DeSantis, who rarely speaks without reminding listeners that he won reelection by a margin of almost 20%, is on a coast-to-coast tour to court Republican voters and contributors.
He spoke to conservative donors in Florida on Thursday and Texas Republicans on Friday. He’s scheduled to speak at the Reagan Presidential Library in Simi Valley on Sunday and at a GOP fundraiser in Orange County on Sunday night. He’s reportedly planning trips to Iowa and New Hampshire, the first caucus and primary states.
DeSantis’ goal appears straightforward: He hopes to become the consensus alternative to his party’s presumptive front-runner, former President Trump.
He’s already succeeding. Public opinion polls, which at this point are entertaining but not predictive, show DeSantis firmly in second place — in a race he hasn’t entered.
“It’s unusual that you have two people so clearly out front at this early stage,” GOP strategist Alex Conant told me, referring to DeSantis and Trump. “That’s going to make it hard for other potential candidates to make any headway.”
DeSantis has bootstrapped his way to the top of the conservative heap by casting himself as a bare-knuckled brawler in the culture wars.
During the pandemic, he derided Dr. Anthony Fauci and ordered Florida’s schools to reopen before most other states did. He chartered a jet to dump Venezuelan asylum seekers on the mostly liberal enclave of Martha’s Vineyard, Mass. He enacted a law to ban teachers from discussing sexual orientation before the fourth grade (known by its opponents as “Don’t Say Gay”). When Disney executives criticized the law, he denounced them as “woke” and stripped Disney World of its status as a self-governing district.
Fox News hailed him as a hero.
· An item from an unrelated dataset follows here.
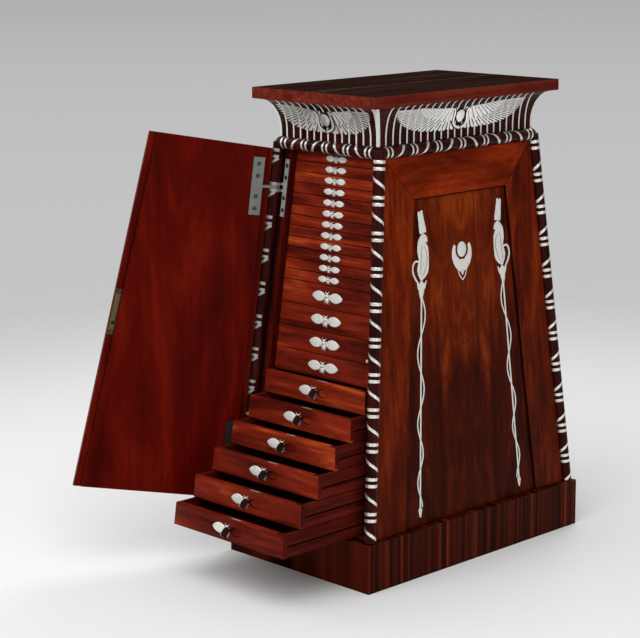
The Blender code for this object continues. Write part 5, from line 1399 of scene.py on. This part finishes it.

And to many GOP donors and voters, he began to look like a potential fusion candidate — militant enough to appeal to Trump fans, but conventional enough for Republicans tired of the former president’s chaotic style.
Trump noticed with mounting anger.
He dubbed DeSantis, whom he once endorsed, as “Ron DeSanctimonious.”
He attacked DeSantis for supporting cuts in future spending on Social Security and Medicare, a position that was conservative orthodoxy before Trump disavowed it in 2016.
“People are finding out that he wanted to cut Social Security and raise the minimum age to at least 70,” Trump wrote on his social media feed last week. “He is a wheelchair over the cliff kind of guy.”
That was an apparent reference to a 2011 Democratic campaign ad that portrayed then-Rep. Paul D. Ryan, who was chairman of the House Budget Committee, tossing a white-haired lady off a mountain.
DeSantis wisely avoided trading insults with the most accomplished mudslinger in modern politics. “It’s silly season,” he said.
But Trump’s attacks are unlikely to stop there.
“The question is: Does any of it stick, and how does DeSantis handle it?” Conant said.
On one point, Trump was mostly right. When DeSantis ran for Congress in 2012, he argued that the Social Security retirement age should be raised from 67 to 70.
In the face of Trump’s offensive, DeSantis retreated. “We’re not going to mess with Social Security,” he told Fox News last week.
DeSantis hasn’t been as nimble on a second test: figuring out a coherent position on the war in Ukraine.
As a hawkish congressman in 2014, he criticized then-President Obama for failing to send weapons to Kyiv. “When someone like [Russian President Vladimir] Putin sees Obama being indecisive, I think that whets his appetite to cause more trouble,” he said.
But last month, DeSantis criticized President Biden for sending Ukraine too much aid. “They have, effectively, a blank-check policy,” he complained inaccurately. “I don’t think it’s in our interest to be … getting involved over things like the borderlands or over Crimea.”
If there was a guiding principle there, it was hard to find — unless it was merely opposing a Democratic president.
DeSantis still has a few months to work on his positions. But he’ll face a full-scale test in August, when Republicans have scheduled their first presidential debate.
It’s likely to be a tough one, because every other candidate will be gunning for him — not only Trump, but all the others, since they want to take DeSantis’ place as the leading alternative.
If DeSantis stumbles, several understudies may vie to replace him: former South Carolina Gov. Nikki Haley, former Vice President Mike Pence, Sen. Tim Scott (R-S.C.) and perhaps others.
And non-Trump Republicans will again face the challenge of coalescing around a single alternative, mindful of their experience in 2016 when a large, fragmented field helped Trump win the nomination.
It may be a cliche, but it’s true: The stakes in this campaign go beyond choosing a nominee. The race will determine the future of America’s conservative party.
If the GOP is still defined by allegiance to Trump, as it was in 2016 and 2020, then he’ll be its nominee.
If most Republicans want to move beyond Trump to a less chaotic version of conservatism — or merely want a candidate who seems more electable — DeSantis has made himself a logical choice.
But first he has to survive the next six months.